E. Technical and fairness signals (useful but not decisive)
Legit sites often disclose:
- recognized game providers,
- RNG/testing certifications (e.g., reputable test labs),
- security measures (HTTPS, account protections),
- responsible gaming tools (limits, self-exclusion).
Red flags
- Unknown “in-house” slots with no provider transparency.
- No HTTPS on login/payment pages.
- The app is sideloaded from random links and asks for sweeping phone permissions.
6) Red flags specific to Philippine-targeted scams
These patterns show up repeatedly in PH complaints:
- Agent-based “VIP” casinos: you deposit via an “agent,” and withdrawals require paying the agent extra fees.
- Tax/fee extraction: “Pay 12% VAT / withholding / AML fee first to withdraw.” Legit systems deduct or document properly; they don’t require you to send extra money to unlock your own funds.
- KYC harvesting: the “casino” is really a data theft operation collecting IDs and selfies.
- Manipulated live games: unofficial “live dealer” streams with unverifiable outcomes.
- Domain hopping: frequent URL changes, mirror sites, “new link” messages weekly.
7) Legal consequences and risks (operators vs. players)
A. For operators, promoters, and agents
Running or facilitating illegal gambling can trigger criminal exposure under Philippine anti-illegal gambling laws (commonly associated with PD 1602 and related amendments), plus possible liability for:
- fraud and estafa-type offenses (if deception is involved),
- cybercrime offenses (if hacking/phishing/data theft occurs),
- AMLA-related exposure where laundering indicators exist.
Agents and promoters can be exposed if they knowingly facilitate an illegal operation.
B. For players
Even when enforcement priorities often focus on operators, players face real risks:
- no effective recourse if a site is illegal or offshore and disappears,
- account freezes or transaction holds if payment providers flag activity,
- exposure to scams, identity theft, and extortion attempts,
- potential legal exposure if participation falls within illegal gambling prohibitions (facts and enforcement vary).

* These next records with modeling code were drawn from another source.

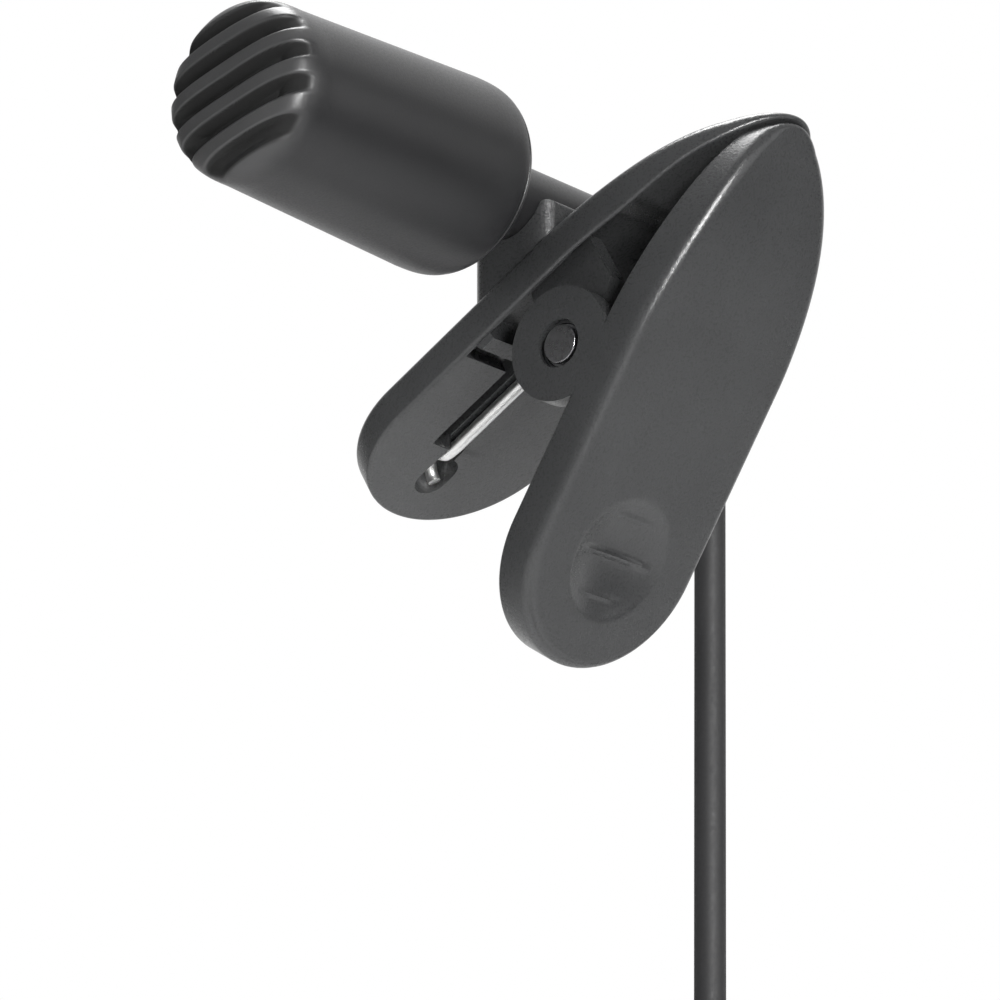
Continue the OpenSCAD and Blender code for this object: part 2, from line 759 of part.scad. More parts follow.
// A layer is climbed along the run where the spiral turns back.
function hank_climb(u) = layer_pitch * [for (k = 0, sum = 0; k <= 3; sum = sum + max(0, min(1,
    4 * (u - first_turn - k * loops_per_layer) + 0.5)), k = k + 1) sum][3];

// Place on the loop at u turns: down one run, round the lower fold, up
// the other run and round the upper fold.
function hank_point(u) =
    let (f = u - floor(u), r = hank_radius(u), half = hank_run / 2,
        step = 4 * f - floor(4 * f), z = half * (1 - 2 * step), a = 180 * step)
    let (flat = f < 0.25 ? [r - waist(z), z]
        : f < 0.5 ? [r * cos(a), -half - r * sin(a)]
        : f < 0.75 ? [waist(z) - r, -z]
        : [-r * cos(a), half + r * sin(a)])
    [neck_x + hank_climb(u), hank_y + flat.x, hank_mid_z + flat.y];

// A run takes 4 steps and a fold 8, so that a loop has 24 rings.
loop_steps = [for (k = [0:3]) k / 16, for (k = [0:7]) 0.25 + k / 32,
    for (k = [0:3]) 0.5 + k / 16, for (k = [0:7]) 0.75 + k / 32];
hank_stations = [for (turn = [0:ceil(hank_turns)], f = loop_steps)
    if (turn + f <= hank_turns) turn + f];
hank_path = concat([[neck_x, cord_y, hank_top_z + cord_d]],
    [for (u = hank_stations) hank_point(u)], [[tail_x, cord_y, tail_top_z]]);

module cord_hank() {
    color(rubber) placed() tube(hank_path, cord_r, hank_sides, [1, 0, 0]);
}

module cord_tail() {
    tail_end_z = plug_top_z - boot_len - boot_spigot;
    steps = 4;
    path = [for (k = [0:steps]) [tail_x, cord_y, tail_top_z + (tail_end_z - tail_top_z) * k / steps]];
    color(rubber) placed() tube(path, cord_r, cord_sides, [1, 0, 0]);
}

// A strap round the hank's waist.
module hank_tie() {
    clear = 0.15;
    widest = hank_fold + loops_per_layer * loop_pitch - waist(tie_w / 2);
    long = 2 * (widest + cord_r + clear);
    deep = 3 * layer_pitch + cord_d + 2 * clear;
    corner = 1;
    color("#454547") placed()
        translate([neck_x + 1.5 * layer_pitch, hank_y, hank_mid_z - tie_w / 2])
            linear_extrude(tie_w) difference() {
                rounded_plan(deep + 2 * tie_t, long + 2 * tie_t, corner + tie_t);
                rounded_plan(deep, long, corner);
            }
}

// ================= plug =================

// Turns a profile of [radius, depth] about the plug's axis, downwards.
module plug_turned(profile) {
    placed() translate([tail_x, cord_y, plug_top_z]) mirror([0, 0, 1])
        rotate_extrude($fn = 64) polygon(profile);
}

grip_top = boot_len;
grip_end = boot_len + grip_len;
contact_top = grip_end + flange_t;
ring_top = contact_top + barrel_len + insulator_len;
tip_top = ring_top + ring_len + insulator_len;
contact_r = plug_d / 2;
core_r = 0.9;
core_top = boot_len + boot_spigot;
sleeve_bore = core_r + 0.3;
grip_bore = grip_d / 2 - grip_wall;
flange_r = grip_bore + 0.3;
collar_t = 0.8;
collar_neck_r = contact_r + 0.35;

module plug_boot() {
    bore = cord_r + cord_fit;
    top_r = bore + 0.8;
    low_r = bore + 1.7;
    ribs = 4;
    rib_pitch = (boot_len - 2) / ribs;
    cut = 0.35;
    outside = [for (k = [0:ribs - 1]) let (z = 1 + k * rib_pitch, r = top_r + (low_r - top_r) * z / boot_len)
        each [[r, z], [r - cut, z + 0.1], [r - cut, z + 0.5 * rib_pitch], [r, z + 0.5 * rib_pitch + 0.1]]];
    color(rubber) plug_turned(concat([[bore, 0], [top_r, 0]], outside, [[low_r, boot_len],
        [grip_bore, boot_len], [grip_bore, core_top], [bore, core_top]]));
}

module plug_grip() {
    r = grip_d / 2;
    chamfer = 0.6;
    taper_len = 2;
    taper = 0.5;
    color(plastic) plug_turned([[grip_bore, grip_top], [r - chamfer, grip_top],
        [r, grip_top + chamfer], [r, grip_end - taper_len], [r - taper, grip_end],
        [grip_bore, grip_end]]);
}

// The long contact: a collar and a stud inside the grip, a flange under
// the grip's end, and the barrel that goes into the socket.
module plug_sleeve() {
    color(steel) plug_turned([[sleeve_bore, core_top], [grip_bore, core_top],
        [grip_bore, core_top + collar_t], [collar_neck_r, core_top + collar_t],
        [collar_neck_r, grip_end - sleeve_stud], [grip_bore, grip_end - sleeve_stud],
        [grip_bore, grip_end], [flange_r, grip_end], [flange_r, contact_top],
        [contact_r, contact_top], [contact_r, contact_top + barrel_len],
        [sleeve_bore, contact_top + barrel_len]]);
}

module ring_insulator() {
    color("black") plug_turned([[rod_r, core_top], [sleeve_bore, core_top],
        [sleeve_bore, ring_top - insulator_len], [contact_r, ring_top - insulator_len],
        [contact_r, ring_top], [rod_r, ring_top]]);
}

module plug_ring() {
    color(steel) plug_turned([[core_r, ring_top], [contact_r, ring_top],
        [contact_r, ring_top + ring_len], [core_r, ring_top + ring_len]]);
}

module tip_insulator() {
    color("black") plug_turned([[rod_r, ring_top], [core_r, ring_top],
        [core_r, ring_top + ring_len], [contact_r, ring_top + ring_len],
        [contact_r, tip_top], [rod_r, tip_top]]);
}

// The tip contact: a waist that the socket's spring finds, a rounded
// nose, and the rod that runs back through the whole plug.
module plug_tip() {
    waist_r = contact_r - 0.55;
    nose = tip_top + tip_len;
    color(steel) plug_turned([[0, core_top], [rod_r, core_top], [rod_r, tip_top],
        [contact_r - 0.1, tip_top], [waist_r, tip_top + 0.35 * tip_len],
        [contact_r - 0.05, tip_top + 0.6 * tip_len], [contact_r - 0.2, tip_top + 0.75 * tip_len],
        [contact_r - 0.8, tip_top + 0.92 * tip_len], [0.5, nose], [0, nose]]);
}

echo(hank_least_gap = least_spacing(hank_path, 6) - cord_d);
echo(spring_least_gap = min([for (i = [len(hook) + 2:len(spring_path) - 4 - rings_per_curl])
    norm(spring_path[i + rings_per_curl] - spring_path[i])]) - wire_d);
echo(cord_length = path_length([for (p = drop_route) [0, p.x, p.y]]) + path_length(hank_path)
    + tail_len + core_top);

back_leaf();
front_leaf();
hinge_pin();
clip_spring();
mic_housing();
dust_cloth();
insert_felt();
insert_can();
insert_board();
insert_sleeve();
lead_wires();
rear_cap();
cord_crimp();
cord_in_neck();
strain_relief();
cord_drop();
cord_hank();
cord_tail();
hank_tie();
plug_boot();
plug_grip();
plug_sleeve();
plug_ring();
plug_tip();
ring_insulator();
tip_insulator();
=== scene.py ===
"""Lavalier microphone in its spring clip: finishes, cord, fine surfaces and studio."""

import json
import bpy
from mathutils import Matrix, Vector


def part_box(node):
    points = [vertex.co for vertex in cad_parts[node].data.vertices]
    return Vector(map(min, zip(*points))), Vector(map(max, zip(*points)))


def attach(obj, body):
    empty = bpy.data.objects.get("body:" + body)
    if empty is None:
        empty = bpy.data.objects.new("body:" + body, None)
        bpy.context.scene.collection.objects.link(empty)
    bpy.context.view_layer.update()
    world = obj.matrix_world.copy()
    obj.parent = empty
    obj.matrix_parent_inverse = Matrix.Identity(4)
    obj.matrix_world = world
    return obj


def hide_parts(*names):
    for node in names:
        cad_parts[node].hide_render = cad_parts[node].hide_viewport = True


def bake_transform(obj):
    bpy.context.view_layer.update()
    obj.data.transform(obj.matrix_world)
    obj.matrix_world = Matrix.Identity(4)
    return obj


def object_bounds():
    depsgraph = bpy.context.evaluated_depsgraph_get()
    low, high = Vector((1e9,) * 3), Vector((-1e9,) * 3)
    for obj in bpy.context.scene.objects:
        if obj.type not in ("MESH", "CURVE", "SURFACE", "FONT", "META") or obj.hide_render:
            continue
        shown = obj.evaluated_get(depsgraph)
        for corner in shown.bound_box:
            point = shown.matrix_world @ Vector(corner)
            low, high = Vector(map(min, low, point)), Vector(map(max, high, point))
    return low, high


bl_info = {
    "name": "Clip Microphone",
    "version": (1, 0, 0),
    "blender": (4, 5, 0),
    "location": "View3D > Sidebar > Clip Microphone",
    "description": "Builds the surfaces, finishes and studio of a small clip-on microphone",
    "category": "Object",
}

import bmesh
import bpy
import numpy as np
from mathutils import Matrix

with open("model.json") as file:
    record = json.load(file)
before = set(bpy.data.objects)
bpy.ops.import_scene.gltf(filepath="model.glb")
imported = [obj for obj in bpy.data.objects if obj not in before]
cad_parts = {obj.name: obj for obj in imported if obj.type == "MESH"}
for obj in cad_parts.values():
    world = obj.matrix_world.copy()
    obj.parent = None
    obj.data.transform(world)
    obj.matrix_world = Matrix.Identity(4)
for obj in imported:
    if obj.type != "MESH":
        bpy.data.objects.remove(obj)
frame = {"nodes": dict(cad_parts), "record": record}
CAD_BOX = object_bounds()

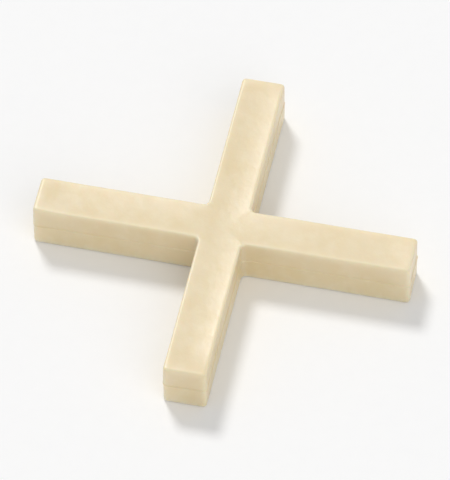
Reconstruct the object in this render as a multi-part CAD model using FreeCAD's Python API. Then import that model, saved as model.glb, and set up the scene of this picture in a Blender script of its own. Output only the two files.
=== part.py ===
import FreeCAD, Part

import math
import os

# Tile spacer: one moulded plastic cross that keeps the joint open between four tiles
# The arms lie along X and Y, the middle of the cross is on the Z axis and the underside is at Z 0

# Driving sizes, lengths in millimetres and the angle in degrees
joint_width = 3.0            # gap kept between two tiles: the width of an arm at the parting line
arm_length = 11.5            # from the side of the crossing arm to the end of an arm
height = 3.4                 # underside to top face
draft_angle = 0.5            # lean of every wall away from the parting line, so that the mould lets go
inner_corner_radius = 0.35   # upright corner between two arms, where the corner of a tile comes
end_corner_radius = 0.3      # upright corners at the end of an arm
face_edge_radius = 0.18      # edges round the top face and the underside
ejector_diameter = 1.5       # round mark that an ejector pin leaves in the underside
ejector_depth = 0.06         # the marks are sunk, so that none stands proud
ejector_margin = 1.2         # from the end of an arm to the rim of its mark
gate_well_diameter = 1.5     # shallow round well in the end of one arm, where the plastic came in
gate_well_depth = 0.25       # from the end of the arm to the floor of the well
gate_stub_diameter = 0.8     # stump of the gate, left in the well when the cross was broken off
gate_stub_gap = 0.1          # the stump ends this far inside the mouth of the well

# Places that follow from the sizes
half_width = joint_width / 2
reach = half_width + arm_length
parting_height = height / 2
wall_lean = parting_height * math.tan(math.radians(draft_angle))
arm_middle = half_width + arm_length / 2

# Directions and the middle of the cross
centre = FreeCAD.Vector(0, 0, 0)
along_x = FreeCAD.Vector(1, 0, 0)
along_y = FreeCAD.Vector(0, 1, 0)
upwards = FreeCAD.Vector(0, 0, 1)


def drafted_bar(half_length, half_breadth):
    """A straight bar that stands on the Z 0 plane, with its four walls leaning in as they rise."""
    bar = Part.makeWedge(
        -half_length, 0, -half_breadth,
        wall_lean - half_breadth, wall_lean - half_length,
        half_length, parting_height, half_breadth,
        half_breadth - wall_lean, half_length - wall_lean,
    )
    # A wedge narrows along Y, so it is turned to narrow upwards
    bar.rotate(centre, along_x, 90)
    return bar


def upright_edges(cross):
    """The edges that run up a wall: first those between two arms, then those at the ends of the arms."""
    upright = [edge for edge in cross.Edges if edge.BoundBox.ZLength > parting_height / 2]
    inner, outer = [], []
    for edge in upright:
        middle = edge.CenterOfMass
        far_out = max(abs(middle.x), abs(middle.y)) > arm_middle
        (outer if far_out else inner).append(edge)
    return inner, outer


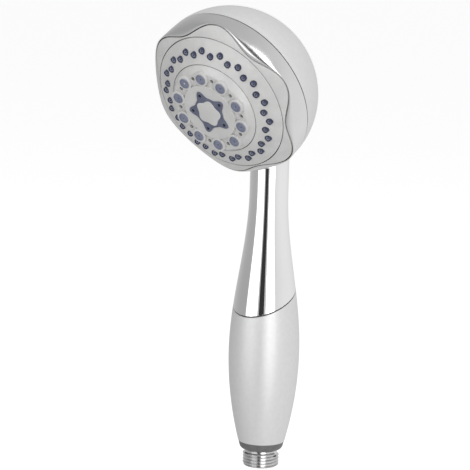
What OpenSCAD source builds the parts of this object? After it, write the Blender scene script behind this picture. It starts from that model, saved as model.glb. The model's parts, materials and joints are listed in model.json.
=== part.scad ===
// Handheld shower head: a bulbous grip with a threaded hose inlet, a slim neck, and a
// domed head whose scalloped ring turns to choose the spray.
// The origin is the centre of the inlet's end face. +Z runs up the handle, and the
// spray face looks towards -Y, tipped down. Sizes are in millimetres.

/* [Handle] */
// Outside diameter of the hose thread
thread_d = 20.955; // [20.955:G1/2, 26.441:G3/4]
// Length of the threaded stub
thread_len = 10.2; // [8.4:0.1:16]
// Height of the dark ring above the thread
end_ring_h = 4.4; // [3:0.1:8]
// Diameter of the grip at its fattest place
belly_d = 40.6; // [36:0.2:52]
// Height of the fattest place above the inlet end
belly_z = 67; // [52:1:84]
// Diameter of the neck below the head
neck_d = 22; // [21:0.2:30]
// Height at which the grip has narrowed to the neck
neck_z = 160; // [140:1:172]
// Height of the seam between grip and neck, on the axis
seam_z = 99.3; // [92:0.1:110]
// Tilt of the seam, low at the front
seam_tilt = 26; // [0:1:30]
// Wall of the grip sleeve
grip_wall = 2.2; // [1.6:0.1:3]
// Wall of the neck
neck_wall = 1.3; // [1:0.05:1.6]

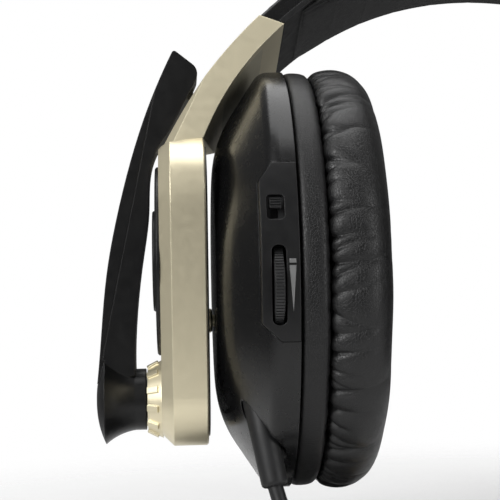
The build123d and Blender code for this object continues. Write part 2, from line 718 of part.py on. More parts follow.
# ---------------------------------------------------------------- whole headset
def build():
    nodes = {}
    nodes.update(headband())
    nodes.update(arms())
    for side in ("left", "right"):
        for name, solid in {**yoke_pieces(side), **cup_pieces(side)}.items():
            placed = LEFT * solid
            nodes[side + "_" + name] = placed if side == "left" else mirror(placed, about=Plane.YZ)
    left_only = {
        "mic_ring": microphone_ring(),
        "control_panel": control_panel(),
        "volume_wheel": volume_wheel(),
        "volume_pot": volume_pot(),
        "mute_knob": mute_knob(),
        "mute_switch": mute_switch(),
        "volume_mark": volume_mark(),
        "circuit_board": circuit_board(),
        "strain_relief": strain_relief(),
        **boom_pieces(),
        **cable(),
        **plug(),
    }
    nodes.update({name: LEFT * solid for name, solid in left_only.items()})
    return nodes


def main():
    os.makedirs("parts", exist_ok=True)
    for name, solid in build().items():
        export_step(solid, f"parts/{name}.step")


main()
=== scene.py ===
"""Over-ear headset with a boom microphone: looks, cable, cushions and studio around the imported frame."""

import bpy
import math
import numpy as np
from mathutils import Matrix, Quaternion, Vector


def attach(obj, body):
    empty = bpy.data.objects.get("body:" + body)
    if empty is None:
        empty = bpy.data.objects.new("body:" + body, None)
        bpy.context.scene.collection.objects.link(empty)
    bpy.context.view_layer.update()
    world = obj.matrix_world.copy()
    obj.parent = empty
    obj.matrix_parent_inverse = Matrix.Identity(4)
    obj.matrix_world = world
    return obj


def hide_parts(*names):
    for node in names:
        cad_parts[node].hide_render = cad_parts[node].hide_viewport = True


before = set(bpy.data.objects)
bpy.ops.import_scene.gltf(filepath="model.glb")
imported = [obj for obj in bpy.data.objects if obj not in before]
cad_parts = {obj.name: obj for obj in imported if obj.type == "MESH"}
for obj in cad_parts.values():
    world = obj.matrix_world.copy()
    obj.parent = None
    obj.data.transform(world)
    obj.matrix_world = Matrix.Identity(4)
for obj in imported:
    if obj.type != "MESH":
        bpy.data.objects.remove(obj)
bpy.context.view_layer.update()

# ---------------------------------------------------------------- sizes shared with the CAD, in mm
HALF_SPAN = 85.0
LEAN = math.radians(14.0)
ARCH_FOOT_Z = 33.0
BAND_CENTRE = -28.0
BAND_INNER = 80.8
PAD_THICK = 2.0
PAD_HEIGHT = BAND_CENTRE + BAND_INNER - PAD_THICK
CUP_Y = -PAD_HEIGHT * math.sin(LEAN)
CUP_Z = -PAD_HEIGHT * math.cos(LEAN) - ARCH_FOOT_Z
OVAL = 0.882
FLOOR_Z = -80.0
CABLE_D = 3.6
RELIEF_IN = (17.6, -25.3, -27.2)
RELIEF_OUT = (21.5, -31.0, -49.2)
COIL_CENTRE = (27.0, 0.0)
COIL_COLUMNS = (26.55, 22.85, 19.15, 15.45)
COIL_LAYERS = (-78.15, -74.45, -70.75, -67.05)
LEAD_POINTS = (
    (21.5, -31.0, -49.2),
    (23.4, -33.2, -56.6),
    (28.2, -34.6, -65.2),
    (35.2, -34.2, -72.6),
    (43.0, -30.2, -77.2),
    (49.6, -22.2, -78.2),
    (53.2, -12.0, -78.2),
    (53.5, -1.2, -78.2),
)
CAMERA_PLACE = (0.0, -300.0, -10.65)    # cup frame, mm
CAMERA_LOOK = (0.0623, 1.0, 0.0606)
CAMERA_ROLL = math.radians(-1.17)
LENS = 83.2                             # mm, on a sensor 36 mm wide
SENSOR_WIDTH = 36.0
FLOOR_HALF = 1.2                        # m
FLOOR_FADE = (0.10, 0.34)               # m from the middle where the floor starts and ends its fade
PIN_RINGS = (3.6, 6.4, 9.2)             # mm along the plug's pin
BACKDROP_STRENGTH = 1.0
ROOM_STRENGTH = 0.24
TAIL_POINTS = (
    (3.8, 6.2, -67.1),
    (1.7, -1.5, -66.6),
    (4.4, -9.6, -64.6),
    (11.0, -14.9, -62.0),
    (19.0, -15.4, -61.2),
)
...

8) What to do if you suspect it’s not legit (evidence and reporting logic)
A. Preserve evidence early
- screenshots of the site/app, your account page, KYC prompts, and terms,
- chat logs with “support” or agents,
- deposit and withdrawal records (receipts, reference numbers),
- bank/e-wallet transaction histories and beneficiary names,
- the exact domain/app package name and install source.
B. Where complaints commonly go (depending on the issue)
- Regulator channel (for entities that claim to be authorized): disputes, verification, report of logo misuse.
- PNP Anti-Cybercrime Group / NBI Cybercrime Division: scams, extortion, identity theft, phishing, fraudulent platforms.
- Payment provider/bank: fraud reports, disputed transactions, account compromise.
- NPC: suspected misuse/leak of personal data collected via KYC, doxxing, or unauthorized processing.
9) A practical “legit or not” decision framework (fast screening)
Step 1: Are they clearly PH-facing?
If yes → they should have a Philippine-valid authorization for PH-facing online gaming.
Step 2: Does the authorization cleanly match the operator name + the domain you’re using?
If no → treat as not legit / very high risk.
Step 3: Are deposits going to a company account through normal channels (not personal accounts), with predictable withdrawal rules?
If no → high scam risk.
Step 4: Do the terms allow arbitrary confiscation/delay, or require extra “fees” to withdraw?
If yes → high scam risk.
Step 5: Do they protect your data and apply KYC in a structured way (not as a pretext to extract money)?
If no → high risk.
10) Key takeaways (Philippine context)
- The core legality question is whether the platform is authorized for the market it is serving—especially if it serves players in the Philippines.
- A foreign registration or foreign “license” does not automatically make an online casino legal for Philippine players.
- The most reliable legitimacy checks are license verification that matches the exact domain, traceable corporate identity, non-agent personal-account payment avoidance, and withdrawal terms that are objective and enforceable.
- The biggest scam tells are pay-to-withdraw schemes, rotating personal deposit accounts, domain hopping, and unverifiable “regulator” seals.